I have been thinking about morality from a very early age (partly, no doubt, because my parents were survivors of the Holocaust in which much of my family was killed).
I don’t know at what age I began thinking about it, but I do know that I became a vegetarian when I turned 17, and that it was because it was only then that I found out that it was possible; I would have done it much earlier if I had known. I don’t blame myself for not having inquired and found out earlier then, but I do blame myself for not having inquired and found out until almost 50 years later that it was possible to be a vegan too.
I am not a believer in gods or the supernatural (apart from a very brief period when I was very young). I am a naturalist.
And I know that nature (i.e., physical laws and Darwnian evolution) are amoral, i.e., psychopathic. The only criterion is (morally blind) causality. Nothing matters. There is no good or evil, right or wrong. In the biological realm, causality has led to mechanisms that engender survival and reproduction.
In the causal system that has evolved in the earth’s biosphere, at some time, and for some cause as yet unknown but no doubt related to survival and reproduction, sentience evolved. And with sentience, the capacity for pain and pleasure. Organisms feel.
Hence morality, too, evolved only then. Not just with the capacity for feeling, but also with the capacity for empathy (feeling for the feelings of others) — mainly present in organisms toward their young, and especially pronounced in mammals and other K-selected species.
Apart from that, there is no law, either physical or mathematical, that engenders, dictates or adjudicates morality, apart from whatever causal forces that led to the evolution of sentience, and of empathy and altruism, no doubt in the service of survival and reproduction. That also means there is no rational basis for morality, if “rational” means deduction or justification via reasoning (assuming that reasoning means inferences based on logic and evidence).
Logic can indicate what follows formally from what (from axioms to theorems). Empirical evidence can indicate what is probably the case in the world. But neither of them can engender or dictate morality, because both the object and the subject of morality is feeling (sentience) itself. Without feeling there is no morality.
What do feelings have to say about morality? Only one thing. It is wrong to hurt. From this it follows that it is right to minimize hurt. Nothing follows about pleasure, at least not morally, except where being deprived of pleasure hurts.
The rest is all about determining what minimizes hurt. And that necessarily requires inferences, predictions, hypotheses. If there were a way to know when we have a valid hypothesis about how to minimize hurt, then the rest is just implementation and can perhaps be described as applied negative utility calculations.
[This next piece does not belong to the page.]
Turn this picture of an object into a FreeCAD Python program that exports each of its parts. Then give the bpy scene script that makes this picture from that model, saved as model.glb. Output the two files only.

But pleasure (other than pain from pleasure-deprivation) has no place at all in the moral equation, any more than mass, momentum or position do.
The only border case is painless euthanasia, and for this I can only propose the ad hoc moral intuition that depriving a sentient organism of its life needlessly is much the same thing as hurting it.
The mission of all animal advocates (indeed of all those who are concerned with right and wrong) should be to minimize pain in sentients. (Nothing to do with pleasure, or maximizing pleasure.)
“Speciesism” is a misnomer, in an effort to liken animal mistreatment to racism. There is some validity to the intuition, but it does not generate a general principle, because if applied to all sentients based on numbers, it could lead to absurd (and immoral) conclusions such as: euthanize all sentients other than the most numerous ones, insects, in order to minimize overall net pain (if we bracket the ecological uncertainty).
So “minimize” hurt needs another constraint, based on conflicts of vital interest: Minimize needless hurt, where “need” refers to vital needs in cases of conflicts of vital interest.
And since humans are the only species that are in the position to conceive or implement moral principles, their own vital interests must take some sort of relative (but not absolute) precedence (otherwise we are again left with the strictly numerical option of euthanasia and insects).
To summarize: By my lights, morality is rational, but it is not based on rationality. It is based on sentience (feelings) and on feelings about the feelings of others: the moral intuition that hurting is wrong. The only feelings that are morally relevant are negative ones: hurt. (We have intuitions about pleasure too, but they are not moral intuitions, except if somehow correlated with pain.)
And I would repeat that if pure selfishness — obliviousness to the hurting of others in the pursuit of one’s own interests, vital and non-vital — is psychopathic (much the way Darwinian evolution and physical causality are psychopathic), so to is pure selflessness — obliviousness to proximity, consanguinity and collateral damage — in the strictly numerical dispensation of net welfare across sentient organisms (and time) according to formal calculations. (Purely formal calculations are as psychopathic as causality and evolution.)